Now ... as for Mr. Atkinson
Quote:
Originally Posted by John Atkinson
[...]This collection a) proves that, of all scientists, theoretical physicists seem to have their feet most firmly on the bedrock of reality,[...]
I hate you. To pick arguably the most beloved of all physicists and apply him as a general model for all theoretical physicists (and modern ones at that!) is utter blasphemy. There is a very severe gap between the theorists of yore and those we are stuck with today (though the size of this gap, strongly depends on the particular subfield...). I have heard that Russian string theorists call themselves mathematicians and eshew the title "physicist" because they don't think that what they're doing is, strictly speaking, physics yet. Let us not forgot that the final arbiter of what is real and what is fantasy is the experimental result. Even Einstein knew this.

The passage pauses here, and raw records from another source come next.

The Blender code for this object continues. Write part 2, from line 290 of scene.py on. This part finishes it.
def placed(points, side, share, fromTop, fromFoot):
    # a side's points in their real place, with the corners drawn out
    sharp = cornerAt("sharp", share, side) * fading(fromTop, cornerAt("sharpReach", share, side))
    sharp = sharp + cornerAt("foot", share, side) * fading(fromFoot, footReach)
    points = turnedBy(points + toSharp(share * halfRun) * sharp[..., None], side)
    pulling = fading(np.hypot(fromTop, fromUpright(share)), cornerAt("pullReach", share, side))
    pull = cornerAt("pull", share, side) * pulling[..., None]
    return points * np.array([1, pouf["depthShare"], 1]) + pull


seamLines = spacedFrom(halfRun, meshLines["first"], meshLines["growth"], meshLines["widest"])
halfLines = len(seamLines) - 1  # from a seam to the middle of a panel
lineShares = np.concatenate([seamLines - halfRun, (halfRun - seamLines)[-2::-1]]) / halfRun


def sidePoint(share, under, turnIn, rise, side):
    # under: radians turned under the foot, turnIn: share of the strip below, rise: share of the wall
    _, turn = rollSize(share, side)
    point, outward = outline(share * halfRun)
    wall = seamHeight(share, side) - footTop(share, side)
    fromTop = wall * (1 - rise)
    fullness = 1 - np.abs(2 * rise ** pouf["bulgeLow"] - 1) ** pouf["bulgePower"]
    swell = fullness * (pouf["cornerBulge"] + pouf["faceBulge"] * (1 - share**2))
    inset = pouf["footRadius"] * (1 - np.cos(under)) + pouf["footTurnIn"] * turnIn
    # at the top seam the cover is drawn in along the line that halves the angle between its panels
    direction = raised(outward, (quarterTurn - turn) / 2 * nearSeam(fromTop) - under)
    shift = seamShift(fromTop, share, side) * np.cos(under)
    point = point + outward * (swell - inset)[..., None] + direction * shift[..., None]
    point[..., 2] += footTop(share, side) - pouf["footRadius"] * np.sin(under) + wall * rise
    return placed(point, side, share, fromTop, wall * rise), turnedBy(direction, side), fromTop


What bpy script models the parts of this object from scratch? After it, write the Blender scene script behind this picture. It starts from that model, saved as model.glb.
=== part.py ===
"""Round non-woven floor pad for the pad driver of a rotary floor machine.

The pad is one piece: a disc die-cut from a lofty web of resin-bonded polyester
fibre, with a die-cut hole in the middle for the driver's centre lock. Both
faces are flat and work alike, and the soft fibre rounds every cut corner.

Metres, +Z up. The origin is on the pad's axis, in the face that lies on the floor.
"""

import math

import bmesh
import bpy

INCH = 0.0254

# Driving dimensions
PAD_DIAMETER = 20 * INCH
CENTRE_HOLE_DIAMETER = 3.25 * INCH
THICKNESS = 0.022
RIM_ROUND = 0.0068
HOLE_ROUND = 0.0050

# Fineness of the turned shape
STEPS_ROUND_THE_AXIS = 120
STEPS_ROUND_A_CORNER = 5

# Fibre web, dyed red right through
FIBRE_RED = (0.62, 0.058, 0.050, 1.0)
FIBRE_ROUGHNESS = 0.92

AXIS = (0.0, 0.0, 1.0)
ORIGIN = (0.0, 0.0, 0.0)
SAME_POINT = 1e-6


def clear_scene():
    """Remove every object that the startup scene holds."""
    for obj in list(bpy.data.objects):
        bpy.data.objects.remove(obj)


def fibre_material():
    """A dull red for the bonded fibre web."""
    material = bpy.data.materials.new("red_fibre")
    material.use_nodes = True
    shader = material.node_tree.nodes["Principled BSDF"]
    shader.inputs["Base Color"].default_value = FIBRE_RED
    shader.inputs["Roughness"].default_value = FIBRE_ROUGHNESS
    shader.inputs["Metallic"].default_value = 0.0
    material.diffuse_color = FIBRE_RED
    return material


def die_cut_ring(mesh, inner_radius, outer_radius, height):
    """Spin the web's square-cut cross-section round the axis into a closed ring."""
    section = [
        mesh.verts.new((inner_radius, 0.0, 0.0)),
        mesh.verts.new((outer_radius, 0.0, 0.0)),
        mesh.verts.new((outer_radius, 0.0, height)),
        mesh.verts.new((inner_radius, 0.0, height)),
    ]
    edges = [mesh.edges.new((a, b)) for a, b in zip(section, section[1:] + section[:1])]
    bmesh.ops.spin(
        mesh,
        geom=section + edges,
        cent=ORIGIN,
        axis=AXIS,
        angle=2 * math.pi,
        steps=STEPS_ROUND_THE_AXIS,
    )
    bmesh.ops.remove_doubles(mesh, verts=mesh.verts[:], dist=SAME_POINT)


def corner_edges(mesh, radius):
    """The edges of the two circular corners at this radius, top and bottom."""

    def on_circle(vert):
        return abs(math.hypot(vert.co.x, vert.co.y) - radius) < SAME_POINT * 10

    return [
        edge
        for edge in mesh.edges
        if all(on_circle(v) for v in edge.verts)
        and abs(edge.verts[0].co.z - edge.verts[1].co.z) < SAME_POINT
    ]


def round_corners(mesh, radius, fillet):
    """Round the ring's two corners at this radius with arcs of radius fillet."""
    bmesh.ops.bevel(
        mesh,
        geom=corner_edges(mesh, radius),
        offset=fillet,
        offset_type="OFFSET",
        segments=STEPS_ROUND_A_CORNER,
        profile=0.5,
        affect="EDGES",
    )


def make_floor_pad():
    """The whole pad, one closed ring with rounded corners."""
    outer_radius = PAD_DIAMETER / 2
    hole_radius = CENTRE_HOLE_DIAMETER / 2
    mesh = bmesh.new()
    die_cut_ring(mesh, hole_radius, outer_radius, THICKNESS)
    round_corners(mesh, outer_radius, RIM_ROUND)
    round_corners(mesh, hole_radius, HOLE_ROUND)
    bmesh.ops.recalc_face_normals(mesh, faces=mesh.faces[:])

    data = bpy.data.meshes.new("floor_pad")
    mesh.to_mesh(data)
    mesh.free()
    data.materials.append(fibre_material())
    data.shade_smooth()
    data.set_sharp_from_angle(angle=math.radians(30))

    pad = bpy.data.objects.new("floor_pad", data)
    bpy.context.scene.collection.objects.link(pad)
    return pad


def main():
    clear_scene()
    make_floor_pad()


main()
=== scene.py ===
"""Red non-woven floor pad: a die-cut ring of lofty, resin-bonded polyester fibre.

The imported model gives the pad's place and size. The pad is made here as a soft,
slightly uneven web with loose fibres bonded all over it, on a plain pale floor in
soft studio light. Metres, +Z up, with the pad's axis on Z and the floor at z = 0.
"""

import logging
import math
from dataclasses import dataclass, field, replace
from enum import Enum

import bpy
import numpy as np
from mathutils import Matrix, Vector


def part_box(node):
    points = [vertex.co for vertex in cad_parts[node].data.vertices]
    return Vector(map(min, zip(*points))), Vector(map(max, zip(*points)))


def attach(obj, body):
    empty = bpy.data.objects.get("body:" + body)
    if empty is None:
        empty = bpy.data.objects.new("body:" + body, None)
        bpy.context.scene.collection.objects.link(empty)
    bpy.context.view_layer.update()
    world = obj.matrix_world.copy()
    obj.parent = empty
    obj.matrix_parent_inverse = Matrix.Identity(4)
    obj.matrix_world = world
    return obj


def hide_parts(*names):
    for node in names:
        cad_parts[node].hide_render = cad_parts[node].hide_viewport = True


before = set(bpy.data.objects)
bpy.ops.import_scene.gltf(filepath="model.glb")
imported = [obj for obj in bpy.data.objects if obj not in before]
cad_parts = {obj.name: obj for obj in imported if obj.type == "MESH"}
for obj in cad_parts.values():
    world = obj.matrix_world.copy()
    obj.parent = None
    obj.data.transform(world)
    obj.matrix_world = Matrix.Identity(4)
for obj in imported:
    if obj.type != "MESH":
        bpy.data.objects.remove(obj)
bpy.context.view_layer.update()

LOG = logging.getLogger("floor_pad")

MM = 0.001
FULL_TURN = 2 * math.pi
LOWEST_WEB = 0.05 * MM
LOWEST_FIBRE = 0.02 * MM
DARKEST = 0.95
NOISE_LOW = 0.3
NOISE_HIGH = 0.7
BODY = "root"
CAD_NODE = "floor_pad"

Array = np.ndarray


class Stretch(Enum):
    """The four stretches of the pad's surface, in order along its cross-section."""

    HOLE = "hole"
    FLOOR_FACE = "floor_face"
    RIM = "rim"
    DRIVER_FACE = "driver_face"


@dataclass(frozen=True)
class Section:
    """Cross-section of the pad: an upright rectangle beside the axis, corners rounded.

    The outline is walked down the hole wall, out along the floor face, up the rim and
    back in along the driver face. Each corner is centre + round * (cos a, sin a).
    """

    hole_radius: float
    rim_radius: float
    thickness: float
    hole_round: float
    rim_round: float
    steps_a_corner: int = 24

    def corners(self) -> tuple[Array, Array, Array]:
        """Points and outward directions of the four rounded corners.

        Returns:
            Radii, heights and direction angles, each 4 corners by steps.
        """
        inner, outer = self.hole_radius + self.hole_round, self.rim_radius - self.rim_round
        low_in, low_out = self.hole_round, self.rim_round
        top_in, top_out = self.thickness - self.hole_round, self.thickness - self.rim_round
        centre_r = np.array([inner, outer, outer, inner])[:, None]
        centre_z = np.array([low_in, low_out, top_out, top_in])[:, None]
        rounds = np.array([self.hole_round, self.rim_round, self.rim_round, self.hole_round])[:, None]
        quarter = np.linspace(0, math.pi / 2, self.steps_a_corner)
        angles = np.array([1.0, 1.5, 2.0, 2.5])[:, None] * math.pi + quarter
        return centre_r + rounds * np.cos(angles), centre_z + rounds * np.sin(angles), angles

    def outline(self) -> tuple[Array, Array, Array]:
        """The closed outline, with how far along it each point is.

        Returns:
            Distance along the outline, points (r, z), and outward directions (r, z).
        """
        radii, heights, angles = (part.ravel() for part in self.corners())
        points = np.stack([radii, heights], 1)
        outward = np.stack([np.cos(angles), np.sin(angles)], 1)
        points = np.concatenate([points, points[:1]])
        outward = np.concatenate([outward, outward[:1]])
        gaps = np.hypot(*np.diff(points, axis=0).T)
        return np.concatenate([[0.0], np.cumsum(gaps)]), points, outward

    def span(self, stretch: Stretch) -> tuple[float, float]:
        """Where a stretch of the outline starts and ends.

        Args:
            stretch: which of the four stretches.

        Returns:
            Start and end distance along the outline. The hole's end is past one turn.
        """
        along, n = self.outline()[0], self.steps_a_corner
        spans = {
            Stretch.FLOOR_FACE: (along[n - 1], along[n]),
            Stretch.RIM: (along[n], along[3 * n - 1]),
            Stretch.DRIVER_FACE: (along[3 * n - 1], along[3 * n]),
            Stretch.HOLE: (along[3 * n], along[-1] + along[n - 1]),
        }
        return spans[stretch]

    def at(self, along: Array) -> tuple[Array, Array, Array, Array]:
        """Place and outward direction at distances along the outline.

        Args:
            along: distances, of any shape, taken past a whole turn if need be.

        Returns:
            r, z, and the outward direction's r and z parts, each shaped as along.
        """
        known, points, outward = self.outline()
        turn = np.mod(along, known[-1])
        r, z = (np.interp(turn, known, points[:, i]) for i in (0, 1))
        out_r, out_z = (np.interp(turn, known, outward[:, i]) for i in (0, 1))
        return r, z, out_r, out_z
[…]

* For those that do not see that I am joking here, I am applying the standard engineer stereotype, as seen by physicists. I mean no harm, just thought I'd throw it in for kicks.
Well, it's not really a dichotomy because there are in-betweens. This is just division of labor, of course. Since Newton's time, the sciences have become too much for one person to know fully in detail, thus the increasing number of specializations. It's been a while since I posted that, but I think my point was that whatever was originally the case, natural philosophy is no longer a branch of philosophy (and that's why we don't call it that anymore, instead referring to it as science). I see an enormous separation between philosophy and science today.
This might seem like a ridiculous suggestion, but is there really any reason you couldn't just make two cheap amps (cmoy equivalent), mark them internally, power them w/ the same power supply, use two different chips and weld em shut? Just ship them around to the head-fi members and gather data. When you are done testing just cut the amps open and see which one got picked more often or if it was 50/50.
It's not that simple (as you have guessed). Proper blind testing is a wide subject in the field of psychology and experimental science, and audio presents its own complications. But this has already been discussed to death at the AudioAsylum and DIYaudio forums. What's the most potentially constructive area to research is finding measurements and metrics that correlate best with perception, so that the complexity and carefully controlled environments of blind testing can be avoided. The various papers quoted in this thread show that over the past decade this has begun picking up steam, but lots more is needed.
It's not that simple (as you have guessed). What's the most potentially constructive area to research is finding measurements and metrics that correlate best with perception, so that the complexity and carefully controlled environments of blind testing can be avoided.
Those tests won't tell you why individuals have different preferences, if not perceptions.